On June 13, 2006, Green wrote to the Plan Administrator for the AT T QDRO Processing Group. (Doc. 62, Ex. 6.) In her letter, Green again requested immediate access to her portion of the pension award. (Id.) That same day, Green sent an e-mail to Fidelity, expressing her frustration at not having received, what she called, her "QUADRO calculations" and "calculation kit." (Doc. 63, Ex. 7.)

According to Hannah Patterson, Fidelity is one of AT T's vendors. (Doc. 47, Ex. B at ¶ 3.) As a vendor, Patterson contends that Fidelity does not exercise any discretion over the AT T pension plan; it merely performs ministerial functions with respect to the plan. (Id. at ¶ 4.) In fact, the agreement between Fidelity and SBC Communications, Inc. for pension plan administration services states, in relevant part,

3.21 Fiduciary Duty
It is the intention of the parties that Fidelity, as an independent contractor, shall perform the Services in accordance with the directions provided by SBC and not as a Plan fiduciary (within the meaning of Section 3(21) of ERISA). . . . [T]o the extent that Fidelity does in fact exercise any discretionary authority with respect to Plan administration that would cause it to be treated as a fiduciary within the meaning of Section 3(21) of ERISA, Fidelity shall comply with all applicable fiduciary standards of ERISA.

(Doc. 47, Ex.
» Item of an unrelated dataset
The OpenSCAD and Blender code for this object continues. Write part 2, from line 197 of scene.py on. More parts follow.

A at 4) (emphasis added). More to the point, the AT T Management Pension Plan specifically states that "AT T shall be the plan `administrator' and the `plan sponsor' of the Plan as those terms are defined in ERISA." (Doc. 47, Ex. D1 at 22.)
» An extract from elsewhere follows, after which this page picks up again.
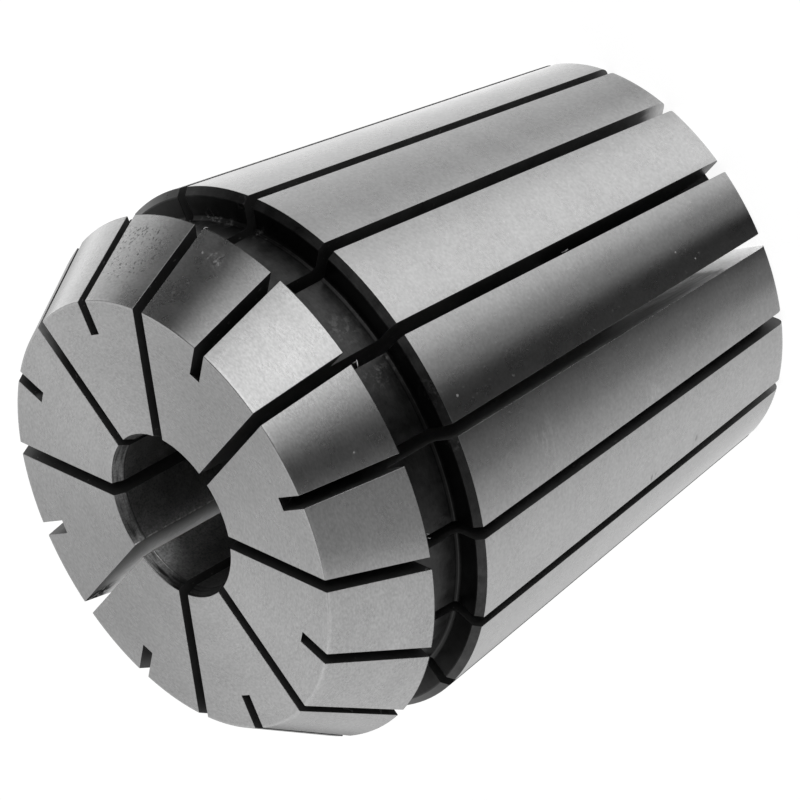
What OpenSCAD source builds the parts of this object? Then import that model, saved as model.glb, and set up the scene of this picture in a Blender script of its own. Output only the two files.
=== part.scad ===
// Double-slit spring collet for round tool shanks, 8 degree body and 30 degree nose.
// The part stands on its small rear face, with its axis up and its nose on top.
// All sizes are in millimetres and all angles in degrees.

/* [Body] */
// overall length from the rear face to the front face
overall_length = 46; // [44:0.5:50]
// diameter at the wide front edge of the tapered body
body_d = 41; // [40:0.5:43]
// half angle of the body taper that seats in the holder
body_angle = 8; // [7:0.5:9]
// chamfer on the wide front edge of the body
body_chamfer = 0.5; // [0.3:0.1:0.8]
// rounding of the rear outer edge
rear_round = 0.7; // [0.4:0.1:1.2]

/* [Nose] */
// diameter at the rim of the nose cone
nose_d = 41; // [40:0.5:42]
// length of the nose cone along the axis
nose_length = 6.6; // [6:0.1:7.2]
// half angle of the nose cone that the nut presses on
nose_angle = 30; // [28:1:32]

/* [Nut groove] */
// diameter of the groove floor behind the nose
groove_d = 36.2; // [35:0.1:37]
// width of the groove between its two walls
groove_w = 4.5; // [4:0.1:5.5]
// fillet between the groove floor and its rear wall
groove_fillet = 0.4; // [0.2:0.1:0.6]

/* [Tool bore] */
// diameter of the bore that grips the shank
bore_d = 12; // [6:0.5:20]
// how far the lead-in at each end stands outside the bore, on the radius
lead_in = 0.4; // [0.2:0.1:0.6]
// depth of the lead-in at each end
lead_in_depth = 0.85; // [0.5:0.05:1.2]

/* [Slits] */
// number of slits open at the front, and the same number open at the rear
slits_each_way = 8; // [4:1:8]
// width of every slit
slit_w = 1; // [0.6:0.01:1.2]
// radius of the slitting saw that leaves the curved slit floors
saw_r = 40; // [35:1:50]
// radius of the slit floor where a rear slit runs out at the front face
front_floor_r = 14.1; // [12.5:0.1:15]
// radius of the slit floor where a front slit runs out at the rear face
rear_floor_r = 13.1; // [12:0.1:13.5]
// depth to which the saw passes inside the bore wall
saw_past_bore = 3; // [2:0.5:4]

/* [Hidden] */
$fn = 96;
steel = [0.62, 0.62, 0.63];
spill = 1;
slit_pitch = 360 / slits_each_way;
bore_r = bore_d / 2;
mouth_r = bore_r + lead_in;
body_r = body_d / 2;
nose_r = nose_d / 2;
face_r = nose_r - nose_length * tan(nose_angle);
groove_r = groove_d / 2;
nose_rim_z = overall_length - nose_length;
groove_low_z = nose_rim_z - groove_w;
body_top_z = groove_low_z - body_chamfer;
rear_r = body_r - body_top_z * tan(body_angle);
round_r = rear_r + rear_round * tan(body_angle) - rear_round / cos(body_angle);
round_end_r = round_r + rear_round * cos(body_angle);
round_end_z = rear_round - rear_round * sin(body_angle);
cut_reach = max(body_r, nose_r) + spill;
saw_low_r = bore_r - saw_past_bore;
saw_centre_r = saw_low_r + saw_r;

// distance along the axis from the saw centre to where its rim reaches a floor radius
function saw_run(floor_r) = sqrt(pow(saw_r, 2) - pow(saw_centre_r - floor_r, 2));

// outer outline of the turned blank, drawn as radius and height
module outline() {
    polygon([
        [0, 0],
        [round_r, 0],
        [round_r, rear_round],
        [round_end_r, round_end_z],
        [body_r, body_top_z],
        [body_r - body_chamfer, groove_low_z],
        [groove_r, groove_low_z],
        [groove_r, nose_rim_z],
        [nose_r, nose_rim_z],
        [face_r, overall_length],
        [0, overall_length]
    ]);
}

// rounding of the rear outer edge, tangent to the rear face and the taper
module rear_edge() {
    translate([round_r, rear_round])
        circle(r = rear_round);
}

// fillet at the foot of the groove's rear wall
module groove_corner() {
    difference() {
        translate([groove_r - spill, groove_low_z - spill])
            square([spill + groove_fillet, spill + groove_fillet]);
        translate([groove_r + groove_fillet, groove_low_z + groove_fillet])
            circle(r = groove_fillet);
    }
}

// turned blank with its bore and the lead-in at each end
module blank() {
    difference() {
        rotate_extrude()
            union() {
                outline();
                rear_edge();
                groove_corner();
            }
        translate([0, 0, -spill])
            cylinder(h = overall_length + 2 * spill, r = bore_r);
        translate([0, 0, overall_length - lead_in_depth])
            cylinder(h = lead_in_depth, r1 = bore_r, r2 = mouth_r);
        cylinder(h = lead_in_depth, r1 = mouth_r, r2 = bore_r);
    }
}

// one saw cut that is open at the top and runs out on its floor radius at height zero
module saw_cut(floor_r) {
    translate([saw_centre_r, slit_w / 2, saw_run(floor_r)])
        rotate([90, 0, 0])
            cylinder(h = slit_w, r = saw_r);
    translate([0, -slit_w / 2, saw_run(floor_r)])
        cube([cut_reach, slit_w, overall_length]);
}

// slits open at the front, set evenly round the axis
module front_slits() {
    for (i = [0 : slits_each_way - 1])
        rotate([0, 0, i * slit_pitch])
            saw_cut(rear_floor_r);
}

// slits open at the rear, halfway between the front ones
module rear_slits() {
    for (i = [0 : slits_each_way - 1])
        rotate([0, 0, (i + 0.5) * slit_pitch])
            translate([0, 0, overall_length])
                mirror([0, 0, 1])
                    saw_cut(front_floor_r);
}

// the whole collet, one hardened steel piece
module collet() {
    color(steel)
        difference() {
            blank();
            front_slits();
            rear_slits();
        }
}

collet();
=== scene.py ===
import math
from collections import namedtuple
import bpy
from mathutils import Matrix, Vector


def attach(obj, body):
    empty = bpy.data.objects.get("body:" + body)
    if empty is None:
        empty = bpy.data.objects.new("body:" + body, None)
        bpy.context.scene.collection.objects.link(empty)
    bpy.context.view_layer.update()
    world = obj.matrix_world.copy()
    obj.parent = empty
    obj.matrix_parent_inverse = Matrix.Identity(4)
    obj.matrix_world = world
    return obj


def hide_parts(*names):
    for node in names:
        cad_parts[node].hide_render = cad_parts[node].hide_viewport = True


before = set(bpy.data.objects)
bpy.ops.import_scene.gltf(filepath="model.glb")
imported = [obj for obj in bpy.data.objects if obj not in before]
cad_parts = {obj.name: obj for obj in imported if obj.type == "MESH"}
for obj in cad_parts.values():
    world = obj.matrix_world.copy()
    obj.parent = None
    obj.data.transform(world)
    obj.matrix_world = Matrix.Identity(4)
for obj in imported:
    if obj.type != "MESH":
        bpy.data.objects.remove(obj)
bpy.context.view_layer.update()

# camera, from a fit of the collet's circles in the photograph
CAMERA_PLACE = (0.473269, -0.083790, 0.334045)
CAMERA_TURN = (-37.1070, 47.2180, -55.8160)
CAMERA_LENS = 355.229
SENSOR_WIDTH = 36
VIEW_END = 20
CAMERA_AZIMUTH = math.atan2(CAMERA_PLACE[1], CAMERA_PLACE[0])

# the collet's own sizes in millimetres and degrees, the same as the solid's
MM = 0.001
HEIGHT = 46.0
BODY_R = 20.5
BODY_ANGLE = 8.0
BODY_CHAMFER = 0.5
REAR_ROUND = 0.7
NOSE_R = 20.5
NOSE_LENGTH = 6.6
NOSE_ANGLE = 30.0
GROOVE_R = 18.1
GROOVE_WIDTH = 4.5
GROOVE_FILLET = 0.4
BORE_R = 6.0
LEAD_IN = 0.4
LEAD_IN_DEPTH = 0.85
SLITS_EACH_WAY = 8
SLIT_WIDTH = 1.0
SAW_R = 40.0
SAW_PAST_BORE = 3.0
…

On September 20, 2006, Fidelity wrote to Green, notifying her that she was entitled to a single life annuity, paid monthly, in the amount of $25.95, or a one-time, lump sum payment of $6,225.76. (Doc. 64, Ex. 8.) Expecting an award in excess of $45,000, Green was confused by the lump sum offer of $6,225. (See Doc. 65, Ex. 9.) On October 2, 2006, Green's attorney, Deborah Benoit, sent AT T and Fidelity a letter explaining her client's confusion. (Id.) On January 24, 2007, Fidelity sent Green a letter, calculating her one-time, lump sum payment to be $6,121.45. (Doc. 66, Ex. 10.) On February 21, 2007, Fidelity sent Green another letter, this time notifying her she was entitled to a single life annuity, paid monthly, in the amount of $157.29, or a one-time, lump sum payment of $37,099.71. (Doc. 68, Ex. 12.) A few days later, Fidelity calculated the lump sum payment to be $38,608.77. (Doc. 69, Ex. 13.) On March 14, 2007, another letter from Fidelity confirmed this amount. (Doc. 70, Ex. 14.)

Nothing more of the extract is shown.